Earth paid small heed to the advent of the glorious King--but heaven failed not to honor Him even in His humiliation. His birth made no stir in the world's high places--but heaven's angels came and sang their songs of praise. These holy messengers were intensely interested in the great work of redemption on which the Messiah was then entering. We are told that the angels "desire to look into" (see 1 Peter. 1:12) the strange mystery of redeeming love. We know that there is joy in the presence of the angels, when one sinner is saved. We are told further that the angels are as "ministering spirits, sent forth to minister for those who shall be heirs of salvation" (Hebrews 1:14). The glimpses we have in the Bible of angels at their everyday work, show them always busy in services on behalf of God's children. This ministry has not ceased. Angels' visits are not "rare," as we sometimes say.
The coming of Christ brought peace: "On earth, peace." Peace is one of the great words in the Bible. The coming of Christ to this world to live and suffer and die for our redemption, was one of God's thoughts of peace toward us, the most wonderful of them all. It shows how much God loves us, and what He is willing to do and to sacrifice in order to make peace for us. Christ made peace for us first--by bearing our sins, putting them away, that we might come to God and find forgiveness. Then from the cross went forth the proclamation, offering peace to all who would accept it. Paul says, "Being therefore justified by faith--we have peace with God through our Lord Jesus Christ" (Romans 5:1).

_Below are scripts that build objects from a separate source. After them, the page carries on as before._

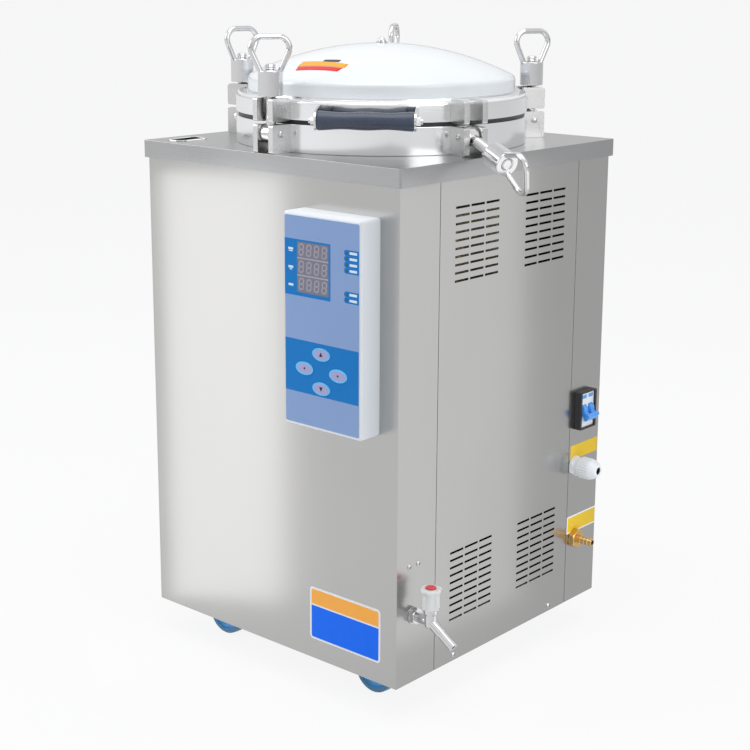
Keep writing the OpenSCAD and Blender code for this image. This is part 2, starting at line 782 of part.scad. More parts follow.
module tap_body() {
    color("gainsboro") tap_place() difference() {
        union() {
            hex_x(tap_nut_d, tap_nut_t);
            rod_x(tap_tail_d, tap_reach);
            translate([-tap_tail_l - sheet_t, 0, 0]) rod_x(tap_tail_d, tap_tail_l + sheet_t);
            translate([-sheet_t - tap_nut_t / 2, 0, 0]) hex_x(tap_nut_d, tap_nut_t / 2);
            translate([tap_reach, 0, -tap_barrel_d / 2]) cylinder(d = tap_barrel_d, h = tap_barrel_d / 2 + tap_neck_h);
            translate([tap_reach, 0, 0]) cylinder(d = tap_stem_d - 2 * fit_gap, h = tap_neck_h + knob_h / 2);
            translate([tap_reach, 0, 0]) rotate([0, 90 + spout_tilt, 0]) cylinder(d = spout_d, h = spout_l);
            translate([tap_reach, 0, 0]) rotate([0, 90 + spout_tilt, 0])
                cylinder(d = spout_d + spout_step, h = spout_l - spout_tip_l);
        }
        translate([-tap_tail_l - sheet_t - cut, 0, 0]) rod_x(tap_bore_d, tap_tail_l + tap_reach + sheet_t + cut);
        translate([tap_reach, 0, 0]) sphere(d = tap_bore_d + tap_bore_swell, $fn = 24);
        translate([tap_reach, 0, 0]) rotate([0, 90 + spout_tilt, 0]) cylinder(d = tap_bore_d, h = spout_l + cut);
    }
}

// Knob with flutes, open below over the tap's neck
module tap_knob() {
    color("white") tap_place() translate([tap_reach, 0, knob_low]) difference() {
        union() {
            cylinder(d = knob_d, h = knob_h);
            translate([0, 0, knob_h - knob_crown_h]) cylinder(d = knob_d + 2 * knob_crown_over, h = knob_crown_h, $fn = 6);
        }
        for (i = [0 : knob_flutes - 1]) rotate([0, 0, (i + 0.5) * 360 / knob_flutes])
            translate([knob_d / 2 + flute_d / 4, 0, -cut]) cylinder(d = flute_d, h = knob_h - knob_crown_h + cut, $fn = 32);
        translate([0, 0, -cut]) cylinder(d = tap_stem_d, h = knob_h / 2 + cut);
    }
}

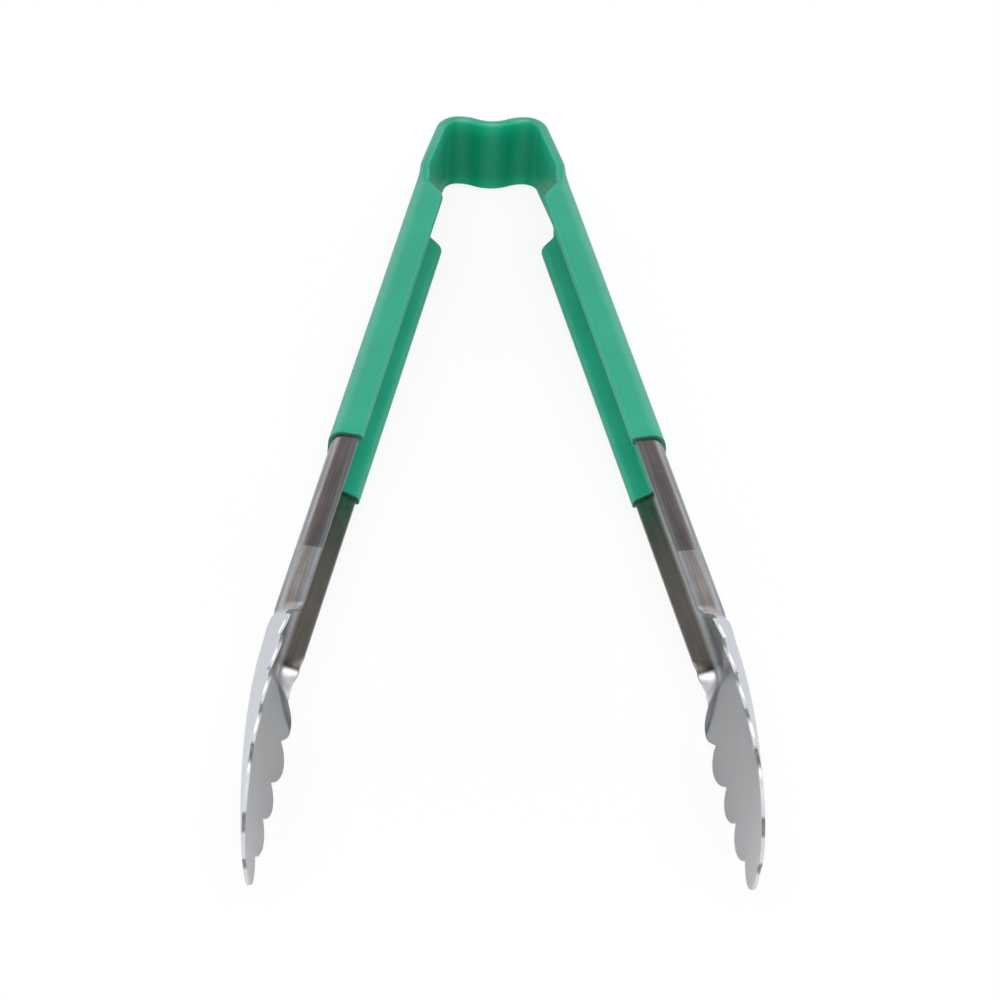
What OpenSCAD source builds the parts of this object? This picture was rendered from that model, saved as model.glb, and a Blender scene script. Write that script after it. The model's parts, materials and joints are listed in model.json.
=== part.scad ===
// Spring tongs bent from one strip of stainless steel, with a dipped coating on the head and handles.
// The strip runs over the wavy spring head, down each arm as a channel, and ends in a scalloped blade.
// Arms are drawn for the left side in their own frame (x inwards, -y along the arm) and then mirrored.

/* [Strip] */
// Thickness of the steel strip
sheet = 1.0; // [0.8:0.05:1.2]
// Thickness of the dipped coating on each face
coat = 1.0; // [0.7:0.05:1.3]
// Width of the flat steel strip at the spring head
strip_w = 23.6; // [22:0.2:25]

/* [Spring head] */
// Half the distance between the two crests of the crown
crest_x = 10.3; // [9.5:0.1:11]
// Dip between the crests
crown_dip = 2.35; // [1.5:0.05:3]
// Corner radius of the crown at the middle of the sheet
corner_r = 5.9; // [5:0.1:6.5]
// Distance from the top of the crown down to the flex line of each arm
flex_d = 30; // [28:0.5:33]
// Half the distance between the flex lines
flex_x = 22.45; // [22:0.05:24]
// Gap left at each flex line
flex_gap = 0.6; // [0.5:0.05:0.8]

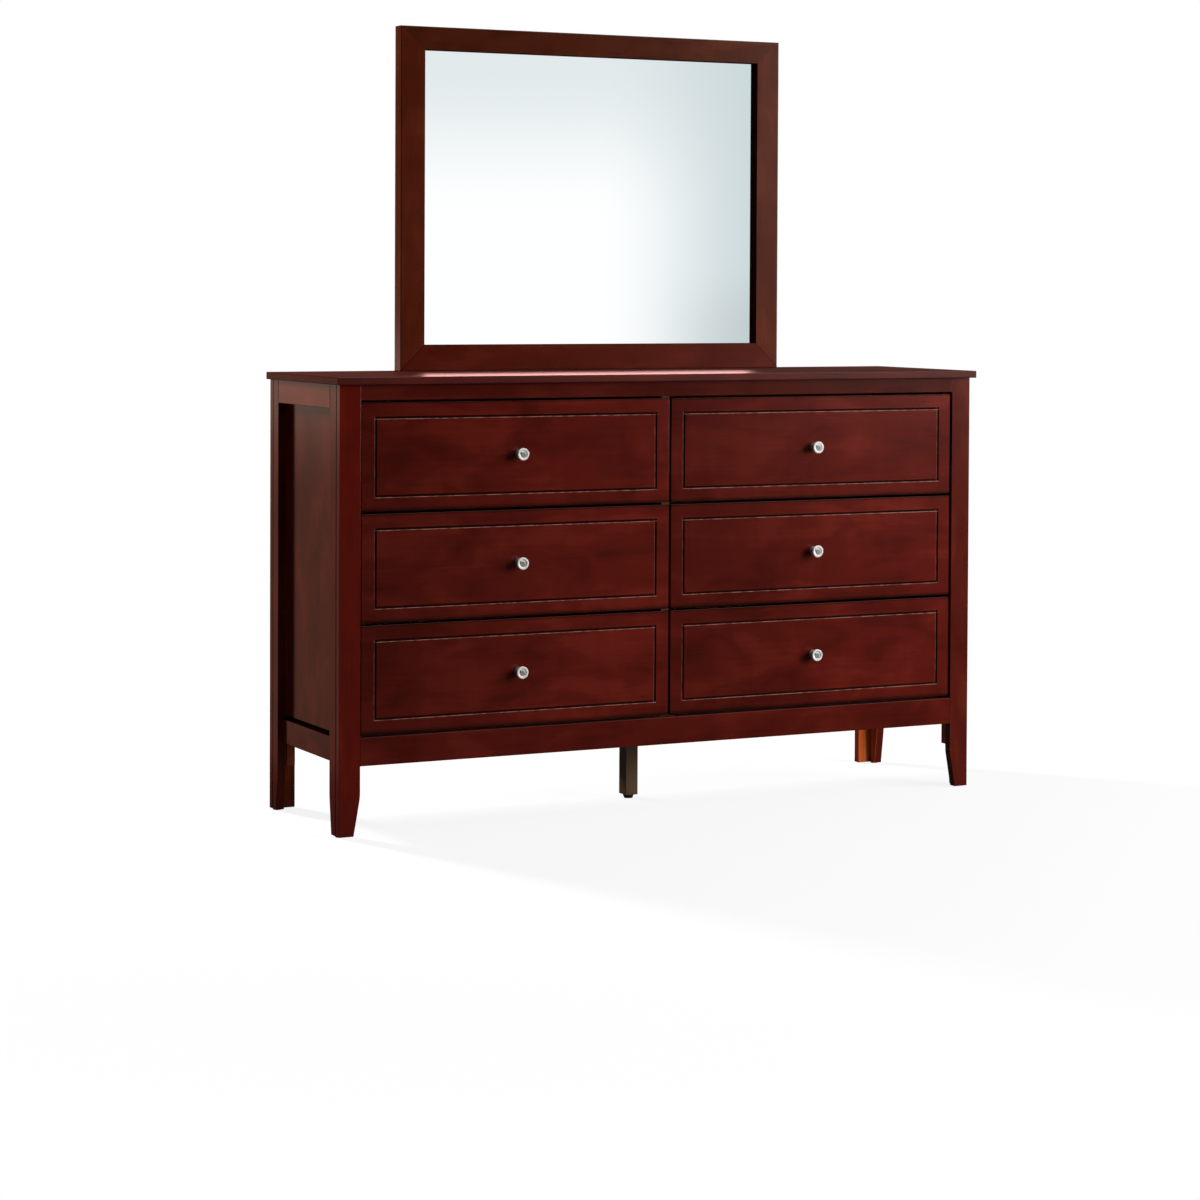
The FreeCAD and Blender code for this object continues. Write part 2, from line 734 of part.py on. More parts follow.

If we study the conduct of the shepherds, we shall find an illustration of very simple faith. They said one to another, "Let us now go even unto Bethlehem, and see this thing!" They did not propose to go to see if what the angel had told them was true--but to see the thing which the angel told them they should see. They were so sure that they would find the Babe in the manger, wrapped in swaddling clothes, that they at once went into the town to begin their search. It would be well for us if we had faith as simple, expecting always to find just what God tells us we shall find.
We might suppose, after seeing all that the shepherds saw that night--the vision of the angels and the infant Messiah--they would be too full of ecstasy to think of returning to their own lowly task work at once, at least. We would have been disposed to excuse them if they had not returned to their sheep. Even Peter was once so enraptured with the splendor of the Transfiguration that he begged to be allowed to stay there, beholding the wondrous vision of the mountain. At that very moment, however, human sorrow was waiting at the mountain's foot for the Master's coming, and the rapture of communion with God, must be exchanged for the commonplace of duty. The highest, holiest place for us--is always the place of duty. Where their task waited for them--these shepherds must go.
The joy of communion with God--must never detain us from life's common task--work. We cannot keep the rapture of devotion--if we neglect the routine of lowly service. Worship was meant to fit us for better work, not to make us less ready for our lowly tasks.